Of course, there are people I tell these stories to who are mystified, because to them, I just look like a total white girl.  If anything, I’m one sixteenth native American, but don’t ask what tribe, because my great grandmother wasn’t telling.


Anyway! As if it matters. White, native, or Hapa – I’M AMERICAN! I’m American, he’s American, we’re freaking Americans!

Isn’t it about time that we work this shit out America? Enough with the racism. Enough with the intolerance. Enough with the xenophobia, the homophobia, and all the other bullshit phobias.

Let it go, people!

Just sayin’.

Sucked In

I always tried to avoid Facebook.  Those applications – so tricky and tempting.   I decided to join because almost everyone involved in Cinderella is on there, and after five weeks of quality time, I felt like I had to keep track of these folks.

So, I signed up, put the basic info into my profile, and then started adding people from Cinderella.  And then they started adding me.  Then I thought, well how about some of my other friends.  Next thing I know, I’m getting application requests.
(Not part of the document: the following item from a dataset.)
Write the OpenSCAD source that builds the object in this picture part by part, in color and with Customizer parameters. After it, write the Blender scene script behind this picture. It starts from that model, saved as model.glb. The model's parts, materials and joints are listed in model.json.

This is how I get sucked into playing Knighthood, building marketplaces and recruiting vassals.   This is just another excuse to be up until one in the morning, and I don’t really need excuses.  What I need is beauty sleep.  Geesh.  What was I thinking?

The New Men in My Life

So, as I mentioned briefly last night, I’ve joined a band, playing sax. It’s a new band that’s still coming together out of Alameda. If you’re into labels and genre, it’s ska, soul, and reggae. We’re so new that we don’t have a name yet, although there was a name that I threw out last night that the guys seemed to like, but I’m not sure it’s written in stone just yet, so I’ll keep that to myself.

In keeping with my tradition of not using anyone’s real names in my blog, I’ve already assigned code names to my bandmates – Pedro (bass), Ruckus (drums), and Commando (guitar). So far as I can tell, none of ’em smell too bad, and they all enjoy any joke involving either pee pee or underpantslessness, which is good, ’cause I’ll probably be spending lots of time with them in the confined space of a practice room.  A sense of humor seems to be a good asset in such situations.  They also don’t seem to mind my belches.

We should have a singer soon, as the guys have been getting together with a few last week and this. This will probably be another female, so I won’t be the only woman in the band. Also we would like to have a keyboardist. I’m not sure if there will be any other horns.

Last night we got together and “jammed”. This was a first for me, and I have to say, I surprised myself. I’m not nearly as awful as I thought I was. I know that I’ll get better too, with time and practice and possibly lessons. I am really looking forward to being a part of this group, and see it as the next big adventure of my life.
Making music is good times!

Pretty Freaking Lazy

It’s Saturday afternoon, the perfect opportunity to get about three to five things done that kind of really need doing. Instead of I’ve been dozing all day, cruising the internet, and now blogging.

I should be practicing and trying to come up with horn lines.  I have a meeting with that band tomorrow.

I should be straightening up my apartment, since my mom is coming in next week.  Two weeks in a row, I cleaned the laundry, folded it, and then piled it on the ledge.  I should put that stuff away.

I could be watching some of the Netflix that have been sitting her for over a month.  Of course that’s not quite as productive, but it’s better than just sleeping all day.

But do you know when was the last time I got to sleep all day?   Yeah, me neither!

So I think I’m going to get out of my pajamas, do the dishes, see if I can work out some parts for at least one song, and then watch a movie before I have to be at the theater tonight.  It’s a bit ambitious, but we’ll see.

Coming to a Close

This weekend is the last for CCMT’s Cinderella. Closing night is tomorrow. I have some real mixed feelings about this.

On the one hand, it will be nice to have weekend evenings to myself again. (Well, myself and Monkey, Muckruckers, Slackers, Deal’s Gone Bad, Chris Murray, Phenomenauts, Maldroid, and all the other bands I plan on seeing in May.) My schedule has been almost grueling. I haven’t had a complete day off where I didn’t have to go anywhere or do anything for over a month. I had no idea it would take so much out of me.

On the other hand, I like seeing the cast and crew. I’m going to miss the social aspect, and the backstage antics. I enjoy being around creative, funny, and talented people, and they certainly are that. We’re all also very silly, which may be caused by the extreme indulgence in cookies and candy at the theater. I have met a lot of cool new people through this experience, and I hope to stay in touch with them.

I guess what I’m trying to say is, I’m going to miss it, but not that much.